Rev. Samuel MacFarlane wrote ‘… on leaving Lifu, we sailed directly for Darnley … and anchored there … on Saturday evening, 1st July 1871’. Torres Strait Islanders celebrate this day as ‘The Coming of the Light’, an annual holiday in Torres Strait.
Queensland annexes the Torres Strait
The colonial powers were also casting eyes on New Guinea; Russian and Italian warships paid visits in 1870s, but the ‘Great Game’ in this part of the world was really being played by Britain, who acquired Fiji by cession in 1875, and Germany, who had commercial interests, but did not yet rule, in Samoa.
Decisions were made far away from the Torres Strait about the future of the region and although Queensland made repeated moves to annex the islands of the Torres Strait, actually the final decision always rested with London.
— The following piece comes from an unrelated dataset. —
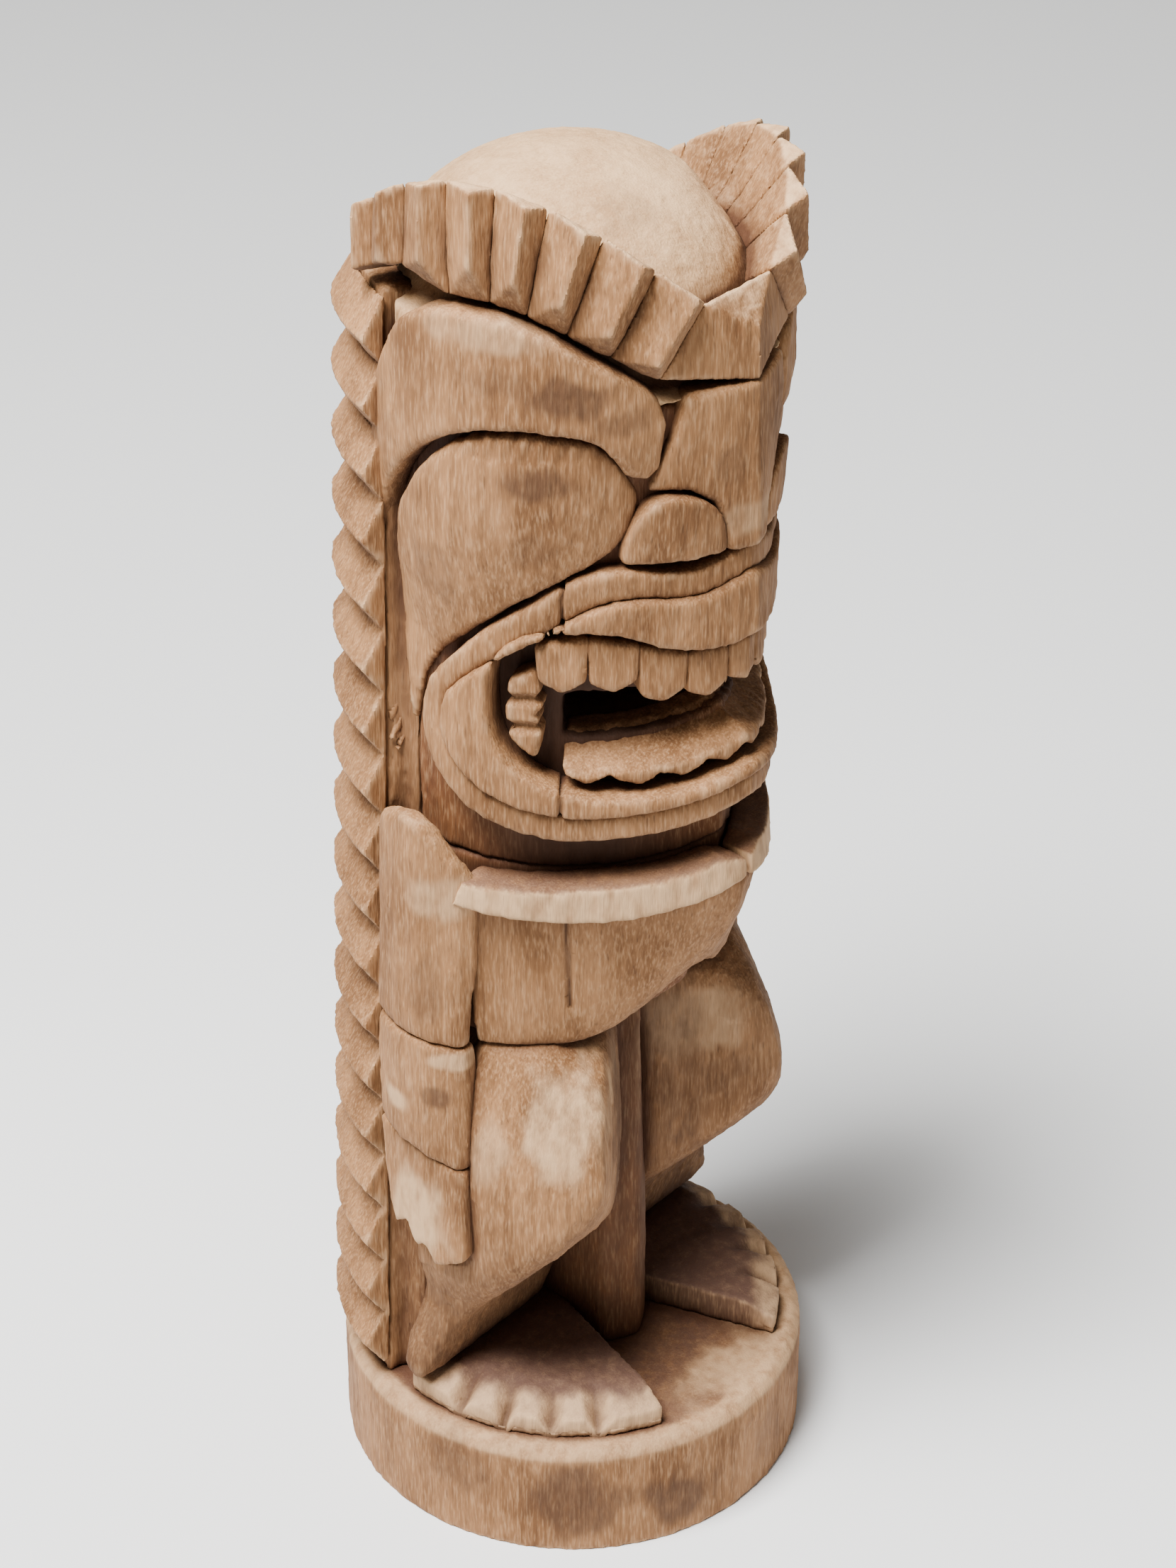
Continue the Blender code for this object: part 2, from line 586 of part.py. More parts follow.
# --- face: brows, eyes, nose ---------------------------------------------------------------------
def face_points(points):
    """Points given as degrees and a height: 100 is the crest's underside, 0 the nose's foot, -100 the chin."""
    return [(a, Z_NOSE_FOOT + z / 100 * (crest_soffit(a) - Z_NOSE_FOOT if z > 0 else Z_NOSE_FOOT - Z_CHIN))
            for a, z in points]


BROW_OUTSIDE = [(29.8, 43.9), (26, 62.3), (27, 77.2), (34, 83.7), (46, 88.2), (61, 94.2), (76, 95.3),
                (88, 89.1), (97, 68.9), (104, 42.7), (107, 11.2), (106.5, -28.9), (103, -64.4), (99.5, -88.9)]
BROW_INSIDE = [(100.5, -78.9), (103, -57.8), (104.3, -32.2), (104, -13.3), (101.5, 8.6), (96, 24.8), (86, 43.5),
               (76, 53.1), (66, 57.0), (50, 58.7), (43, 57.7)]
EYE = [(32.5, 34.9), (42.5, 52.6), (50, 54.8), (65, 53.4), (75, 49.3), (84, 40.3), (93, 23.0), (98.5, 7.5),
       (101, -13.3), (101.3, -32.2), (99.5, -56.7), (97, -73.3), (95, -60), (91, -45.6), (79, -26.7), (65, -10),
       (50, 3.0), (41.5, 10.1), (35, 20.5)]
NOSE_HALF = [(0.5, 97.8), (18.5, 83.7), (21.5, 64.7), (28.5, 38.1), (19, 39.8), (11.5, 33.8), (8.3, 19.9),
             (7.6, 5.0), (0.5, 3.5)]
NOSTRIL = [(9, 5.5), (9.6, 19.7), (13, 30.1), (20, 35.0), (27.5, 33.8), (31.5, 28.5), (36.5, 13.1), (36.8, 7.5)]

for side_name, side in SIDES:
    brow_face = bulge(0.955, 0.004, 66.0, 45.0, Z_NOSE_FOOT + 0.062, 0.075)
    relief(f"brow_{side_name}", side, [face_points(BROW_OUTSIDE + BROW_INSIDE)], core, brow_face, "tan_wood",
           face_points([BROW_OUTSIDE[-1]]))
    eye_face = bulge(0.945, 0.006, 66.0, 38.0, Z_NOSE_FOOT + 0.018, 0.045)
    relief(f"eye_{side_name}", side, [face_points(EYE)], core, eye_face, "tan_wood", face_points([EYE[0], EYE[11]]))
    relief(f"nostril_{side_name}", side, [face_points(NOSTRIL)], core, bulge(0.975, 0.004, 18.0, 22.0,
           Z_NOSE_FOOT + 0.010, 0.03), "tan_wood", face_points([NOSTRIL[0], NOSTRIL[-1]]))

nose_loop = face_points(NOSE_HALF + [(-a, z) for a, z in NOSE_HALF[::-1]])
relief("nose", 1, [nose_loop], core, lambda angle, z: log_radius(z) * 0.995 - 0.0075 * abs(angle) / 28.0, "tan_wood",
       nose_loop, step=7.0)

# --- skull and crest -----------------------------------------------------------------------------


def make_skull():
    """The smooth domed top of the head, on a drum that slopes down to the front."""
    z_low = Z_NECK_TOP - 0.0004
    drum_high = Z_NAPE + 0.0005
    bm = bmesh.new()
    bmesh.ops.create_cone(bm, cap_ends=True, segments=64, radius1=SKULL_DRUM_RADIUS, radius2=SKULL_DRUM_RADIUS,
                          depth=drum_high - z_low, matrix=Matrix.Translation((0, 0, (z_low + drum_high) / 2)))
    trim(bm, (0, BACK_PLANE, drum_high), (0, z_low - drum_high, SKULL_DRUM_RADIUS + BACK_PLANE))
    skull = place("skull", bm, "pale_wood")
    dome = bmesh.new()
    z_mid = Z_CREST_FRONT - 0.006
    radius = CREST_INNER_RADIUS - GAP
    bmesh.ops.create_uvsphere(dome, u_segments=48, v_segments=24, radius=radius)
    bmesh.ops.scale(dome, vec=(1, 1, (Z_SKULL_TOP - z_mid) / radius), verts=dome.verts)
    bmesh.ops.translate(dome, vec=(0, 0, z_mid), verts=dome.verts)
    trim(dome, (0, 0, z_low + 0.002), (0, 0, -1))
    cut(skull, place("dome_form", dome, None, cutter=True), "UNION")
    nape = [(-0.1, BACK_PLANE - GAP), (0.1, BACK_PLANE - GAP), (0.1, 0.1), (-0.1, 0.1)]
    cut(skull, prism("nape_cut", nape, 2, Z_CHEST, Z_NAPE + GAP, cutter=True))


make_skull()


def lean(angle):
    """How far round the pleats' feet stand behind their tips: in front, but not at the side."""
    return 14.0 * max(1.0 - abs(angle) / 75.0, 0.0) * min(abs(angle) / 8.0, 1.0)


def crest_section(angle, proud, inner_radius):
    """Five corners of the crest's section at one angle, all in one plane, the outer edge proud by a depth."""
    tip, foot = crest_tip(angle), crest_foot(angle)
    soffit = crest_soffit(angle)
    foot_angle = angle + math.copysign(lean(angle), angle)
    outer_tip = around(angle, log_radius(tip) - PLEAT_DEPTH + proud, tip)
    outer_foot = around(foot_angle, log_radius(foot) - PLEAT_DEPTH + proud, foot)
    root = around((angle + foot_angle) / 2, inner_radius, (tip + foot) / 2)
    normal = (outer_foot - outer_tip).cross(root - outer_tip)
    if normal.dot(around(angle + 90.0, 1.0, 0.0)) < 0:
        normal.negate()
    level = normal.dot(outer_tip)
    reach = math.hypot(normal.x, normal.y)
    seat_share = 0.90 if foot - soffit > 0.004 else 0.93

    def on_plane(radius, z):
        """The point of the section's plane at a radius and a height, on the side where the tip is."""
        turn = math.asin((level - normal.z * z) / (radius * reach)) - math.atan2(-normal.y, normal.x)
        return Vector((radius * math.sin(turn), -radius * math.cos(turn), z))

    valley = tip - 0.026 * (0.35 + 0.65 * crest_lift(angle))
    return [outer_tip, outer_foot, on_plane(seat_share * log_radius(foot), soffit),
            on_plane(inner_radius, soffit), on_plane(inner_radius, valley)]


def crest_tooth(name, start, ridge, end):
    """One pleat of the crest, from its first edge over its ridge to its last edge."""
    bm = bmesh.new()
    feet = [a + math.copysign(lean(a), a) for a in (start, end)]
    chord = math.cos(math.radians(abs(feet[1] - feet[0]) / 2))
    inner_radius = (CREST_INNER_RADIUS + 4 * GAP) / chord
    for angle, proud in ((start, 0.0), (ridge, PLEAT_DEPTH), (end, 0.0)):
        for corner in crest_section(angle, proud, inner_radius):
            bm.verts.new(corner)
    bmesh.ops.convex_hull(bm, input=bm.verts)
    loose = [v for v in bm.verts if not v.link_faces]
    bmesh.ops.delete(bm, geom=loose, context="VERTS")
    return place(name, bm, "tan_wood")


crest_tooth("crest_front", -CREST_TOOTH_ANGLE + PLEAT_GAP_ANGLE, 0.0, CREST_TOOTH_ANGLE - PLEAT_GAP_ANGLE)
for side_name, side in SIDES:
    for number in range(1, CREST_TEETH + 1):
        start = CREST_TOOTH_ANGLE * number
        end = start + CREST_TOOTH_ANGLE - PLEAT_GAP_ANGLE
        if number == CREST_TEETH:
            end = CREST_BACK_ANGLE
        ridge = start + 0.35 * (end - start)
        crest_tooth(f"crest_{side_name}_{number}", side * start, side * ridge, side * end)
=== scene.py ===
# %% [markdown]
# # A carved wooden figure on its plinth
# The real figure is one length of log, carved all over with gouges and a flat chisel and left as raw wood.
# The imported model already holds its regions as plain, mirrored solids with a hair-wide gap along each deep
# cut. Here every region is copied, worked until it looks hand cut, and finished as weathered raw wood.
# The figure has no moving part, so every piece rides on the one body.

# %% Load the frame
import math

import bpy
import numpy as np
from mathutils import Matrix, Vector
from mathutils.bvhtree import BVHTree


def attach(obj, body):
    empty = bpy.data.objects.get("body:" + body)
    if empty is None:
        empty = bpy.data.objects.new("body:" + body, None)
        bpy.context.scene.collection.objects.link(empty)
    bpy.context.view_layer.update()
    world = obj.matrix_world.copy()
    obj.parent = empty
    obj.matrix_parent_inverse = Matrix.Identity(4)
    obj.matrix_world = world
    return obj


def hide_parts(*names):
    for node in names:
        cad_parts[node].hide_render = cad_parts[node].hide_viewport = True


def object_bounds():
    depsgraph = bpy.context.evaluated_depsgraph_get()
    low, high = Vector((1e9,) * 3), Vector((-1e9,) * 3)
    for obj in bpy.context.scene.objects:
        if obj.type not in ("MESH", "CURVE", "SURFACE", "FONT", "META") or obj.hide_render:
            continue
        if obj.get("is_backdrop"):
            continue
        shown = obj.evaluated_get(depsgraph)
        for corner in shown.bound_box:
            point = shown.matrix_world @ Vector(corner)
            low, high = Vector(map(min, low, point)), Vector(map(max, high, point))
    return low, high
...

In 1872, Letters Patent were sent from the Colonial Secretary in Britain and Queensland annexed the islands up to sixty miles from the coast of Cape York. The administrative centre was moved from Somerset (established in 1864), on Cape York, to Thursday Island, although not until 1877. In 1879, the majority of the remaining islands in Torres Strait were annexed to Queensland, by Letters Patent from London again, and by an Act in the Legislative Assembly in Brisbane. Torres Strait had become part of Queensland.